Prior to joining the government, Mr. Fisher was Founder and Managing Partner for ten years of Fisher Capital Management (FCM) and Fisher Ewing Partners, with $500 million in equity capital. Fisher Ewing’s sole fund, Value Partners, earned a compound rate of return of 23.6% per annum during Mr. Fisher’s 9-year period as Managing Partner. Mr. Fisher began his career in 1975 at the private banking firm of Brown Brothers Harriman & Co. (BBH), as Assistant to Robert V. Roosa. He was “lent out” to the Carter Administration to serve as Assistant to the Secretary of the Treasury from 1977-79 then rejoined BBH to establish their operations in Texas. He was Senior Manager of BBH’s investment management and corporate finance operations in Texas until creating FCM in 1987.
Mr. Fisher was educated at the U.S. Naval Academy, Harvard (B.A. cum laude in economics), Oxford (Latin American politics) and Stanford (M.B.A.). He has an Honorary Doctorate of Humane Letters from Bryant University. He is a Fellow of the American Academy of Arts and Sciences, and an Honorary Fellow of Hertford College at Oxford University. He served on the Board of Overseers of Harvard from 2012-2017 where he chaired the Finance, Administration and Management Committee, was chairman of the Social Sciences Committee, and was a member of the university’s Inspections (audit) Committee.

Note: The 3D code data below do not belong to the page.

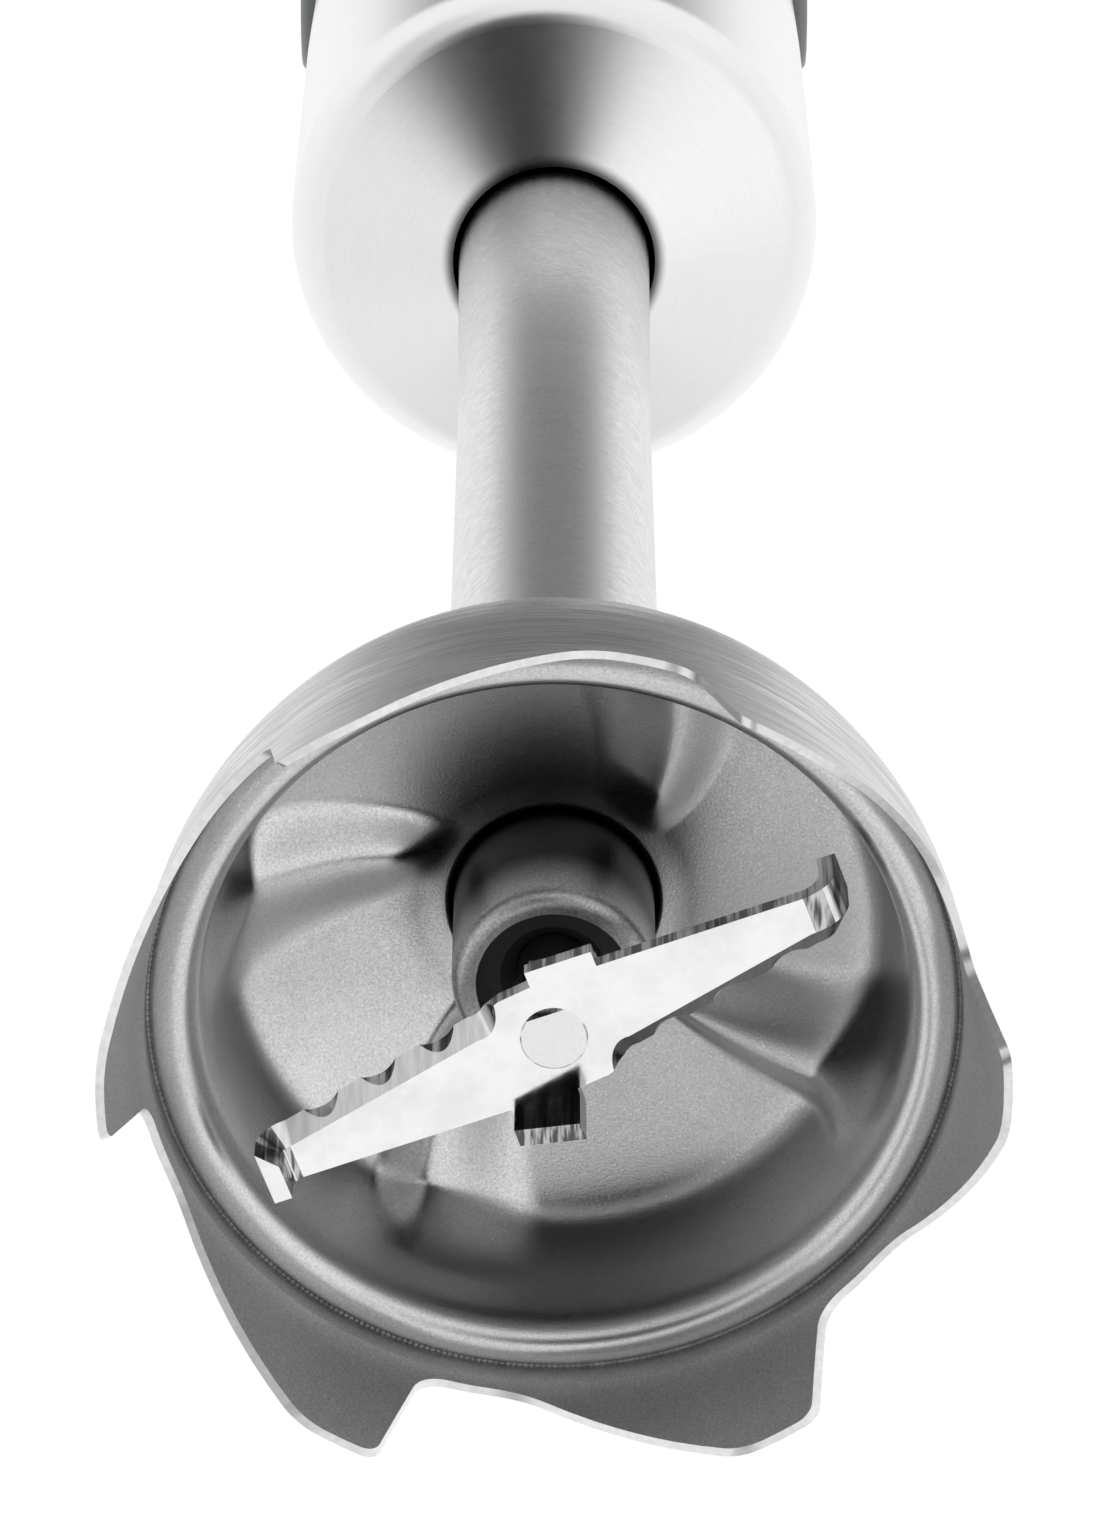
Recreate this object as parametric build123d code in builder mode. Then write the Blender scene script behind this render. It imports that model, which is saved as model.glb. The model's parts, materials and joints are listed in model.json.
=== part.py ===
"""Immersion blender: a detachable stainless steel blending leg under a motor unit.

Millimetres. +Z points up from the blade to the handle, and -Y is the front of the handle.
The origin is on the axis, in the plane that the six tips of the bell stand on.
The leg is the fixed body. The motor unit lifts off it, and its rotor turns the blade.
"""

import math
import os

from build123d import *

os.makedirs("parts", exist_ok=True)

# ---- driving dimensions ---------------------------------------------------------------
SHEET = 0.7  # pressed steel sheet
RUNNING = 0.04  # radial clearance of a running fit
GAP = 0.4  # room between pieces that move past each other

# bell
LOBES = 6
RIM_R = 36.2  # outer radius at the tips
SKIRT_MID_R = 35.0
SKIRT_MID_Z = 5.7
SKIRT_R = 33.8  # outer radius where the dome starts
SKIRT_Z = 12.4
DOME_SIDE_ARC = 44.0  # the dome's line is two tangent arcs
DOME_CROWN_ARC = 18.5
DOME_SIDE_ANGLE = 39.8
NECK_R = 10.2
NECK_FILLET = 4.0
NECK_TOP_Z = 58.0
NOTCH_ANGLE = 29.5  # direction of the first notch's middle
NOTCH_TOP_Z = 11.1

# liner and bearing boss
LINER_T = 0.8
ROOF_Z = 35.3  # lower face of the liner at the boss
BOSS_R = 8.4
BOSS_Z = 19.9
RECESS_R = 6.4
RIBS = 4
RIB_ANGLE = 20.0
RIB_H = 1.6
RIB_W = 3.2

# leg
TUBE_R = 9.5
TUBE_TOP_R = 10.1
TUBE_FOOT_Z = 50.0
TAPER_Z = 140.0
TUBE_TOP_Z = 200.0
COUPLER_TOP_Z = 214.0
BUSH_R = 5.5
SHAFT_R = 3.0
SHAFT_TOP_Z = 210.0

# blade
BLADE_Z = 10.4  # lower face
BLADE_T = 1.5
BLADE_ANGLE = -20.0
ARM_BACK = 4.95  # straight trailing edge, from the middle line
LOW_TIP = (23.3, 1.0, 2.0)  # reach of the flat part, inner bend radius and straight length
HIGH_TIP = (22.5, 1.8, 3.0)
BEVEL_START = (-5.7, -1.9)
BEVEL_END = (-23.3, 1.93)
BEVEL_W = 1.6
FLUTES = (3.1, 8.7, 14.2)  # along the bevel
FLUTE_R = 3.2
FLUTE_DEPTH = 1.07  # from the bevel line to the bottom of a flute, on the upper face
FLUTE_LEAN = (0.48, 0.88)  # outward and upward parts of a flute's direction
ROOT_FLUTE = (-5.9, -5.2)
ROOT_FLUTE_R = 2.3
TAB_X = (-5.4, 0.25)  # along the arm
LOW_TAB = (5.45, -2.7, -5.1)  # distance of the near face, end height at each side
HIGH_TAB = (3.7, 2.1, 4.3)
HUB_R = 3.6
RIVET_R = 2.75
RIVET_PROUD = 0.12
SHAFT_FLAT = 2.2

# motor unit housing
BODY_R = 27.9
BODY_WALL = 1.0
BODY_HOLE_R = 10.6
BODY_FOOT_Z = 186.7
BODY_CORNER_Z = 194.2
BODY_CORNER_FILLET = 6.0
BODY_STRAIGHT_Z = 246.0
BODY_TOP_R = 27.0
BODY_TOP_Z = 300.0

# grip
GRIP_FOOT_R = 26.4
GRIP_FOOT_Z = 303.0
GRIP_WAIST_R = 24.8
GRIP_WAIST_Z = 328.0
GRIP_TOP_R = 26.2
GRIP_TOP_Z = 372.0
GRIP_WALL = 2.2
CAP_TOP_Z = 384.0
CAP_FLAT_R = 20.5
CAP_T = 2.4
SCREW_X = 17.0
SCREW_Z = (311.0, 364.0)

# motor
STATOR_R = 19.0
STATOR_Z = 254.0
STATOR_H = 26.0
CORE_R = 11.0
SLOTS = 12
MOTOR_SHAFT_R = 2.5
MOTOR_SHAFT_Z = (215.0, 304.0)
FAN_R = 13.0
FAN_BLADES = 9
BOLT_Y = 17.2
BRUSH_Z = 291.0

# controls
ON_Z = 338.0
TURBO_Z = 316.0
BUTTON_R = 7.0
BUTTON_FACE_Y = -26.4
RELEASE_Z = 269.0
RELEASE_R = 6.8
RELEASE_PLAY = 0.8
PIVOT_X = 21.5
PIVOT_Z = 232.0
PIN_R = 1.5
DIAL_Y = -8.0
DIAL_R = 10.5
DIAL_STEM_R = 2.8
CORD_Y = 11.2
CORD_HOLE_R = 3.6
GLAND_TOP_Z = 396.0


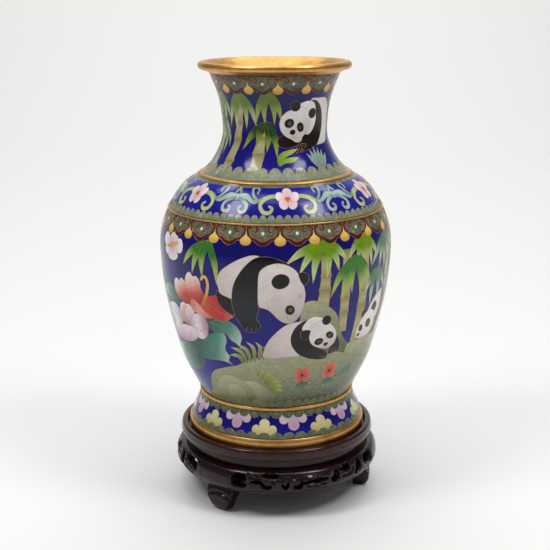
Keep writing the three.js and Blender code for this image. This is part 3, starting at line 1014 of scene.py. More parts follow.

He is a trustee of the American Institute for Contemporary German Studies, the American Council on Germany, and the John Tower Institute at Southern Methodist University. Mr. Fisher is also a trustee of Southwestern Medical Foundation at the University of Texas.
Mr. Fisher is a first generation American, the son of an Australian father and South African mother. He is equally fluent in Spanish and English, having spent his formative years in Mexico. He is the proud father of four children: Anders, Alison, Miles and Texana.
In 2006, Mr. Fisher received the Service to Democracy Award and the Dwight D. Eisenhower Medal for Public Service from the American Assembly. In 2009, he was inducted into the Dallas Business Hall of Fame. In 2014, he received the Woodrow Wilson Award for Public Service. In February of 2015, he received the Order of the Aztec Eagle award, the highest honor given by the Mexican government to foreigners. He received the Neil Mallon Award, presented by former Secretary of State George Shultz, in October of 2015.
Mr. Fisher has been involved in a long history of charitable activities. He endowed the Fisher Family Commons at Harvard and also the Fisher Family Distinguished International Fellows program at Harvard’s Kennedy School of Government. The Fisher Family Award for Community Service (and variations thereof) is given annually at St. Albans School and National Cathedral School in Washington D.C. and at St. Mark’s School, the Hockaday School and the Episcopal School of Dallas. A chair in Women’s Mental Health Studies at Southwestern Medical School, University of Texas is named in honor of his late daughter Texana Fisher. He has served on numerous eleemosynary boards, ranging from Goodwill of Dallas (Chair), the Dallas Museum of Art, the Dallas Symphony, Boys Clubs of Dallas, and The Dallas Committee on Foreign Affairs (Founder and Chair).